━━ MATERIAL

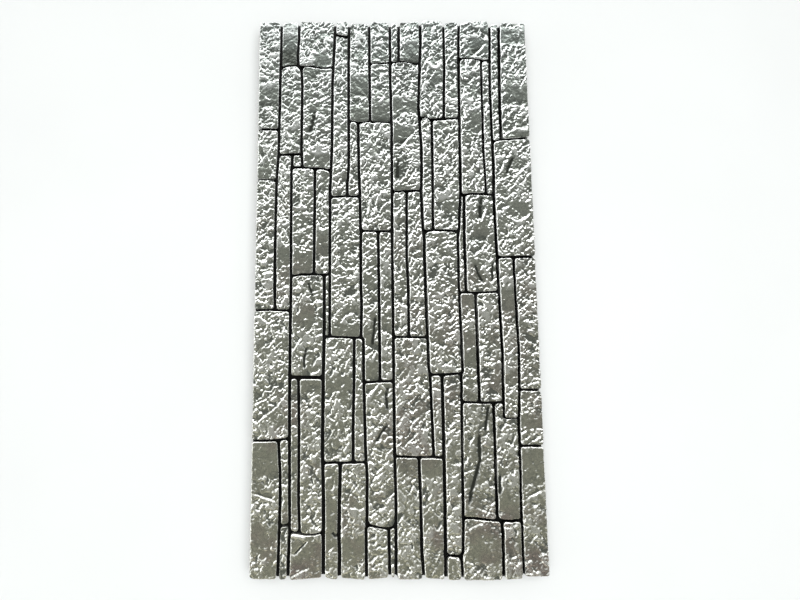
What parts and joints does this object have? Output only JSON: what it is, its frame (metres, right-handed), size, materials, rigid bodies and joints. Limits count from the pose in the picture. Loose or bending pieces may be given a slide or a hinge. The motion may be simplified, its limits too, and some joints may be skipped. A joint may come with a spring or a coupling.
{
  "type": "stacked-stone wall veneer panel",
  "caption": "Rectangular moulded wall veneer panel with long split-faced stones, deep narrow joints, straight long edges, stepped short ends and a flat back.",
  "frame": {"origin": "centre of the flat back", "axes": "+X across the panel, +Y along the stones and the long edges, +Z out of the stone faces"},
  "size_m": [0.6, 1.2, 0.038],
  "materials": {
    "pewter_painted_foam": "satin metallic pewter paint, with near-black joints"
  },
  "bodies": {
    "root": {"veneer_panel": "pewter_painted_foam"}
  },
  "joints": []
}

━━━━

Reproduce all of the data exactly as given.

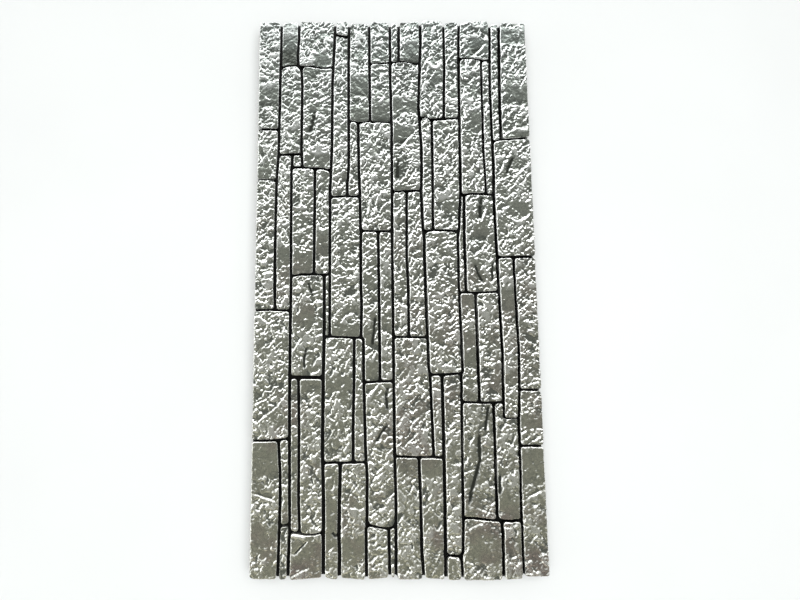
What parts and joints does this object have? Output only JSON: what it is, its frame (metres, right-handed), size, materials, rigid bodies and joints. Limits count from the pose in the picture. Loose or bending pieces may be given a slide or a hinge. The motion may be simplified, its limits too, and some joints may be skipped. A joint may come with a spring or a coupling.
{
  "type": "stacked-stone wall veneer panel",
  "caption": "Rectangular moulded wall veneer panel with long split-faced stones, deep narrow joints, straight long edges, stepped short ends and a flat back.",
  "frame": {"origin": "centre of the flat back", "axes": "+X across the panel, +Y along the stones and the long edges, +Z out of the stone faces"},
  "size_m": [0.6, 1.2, 0.038],
  "materials": {
    "pewter_painted_foam": "satin metallic pewter paint, with near-black joints"
  },
  "bodies": {
    "root": {"veneer_panel": "pewter_painted_foam"}
  },
  "joints": []
}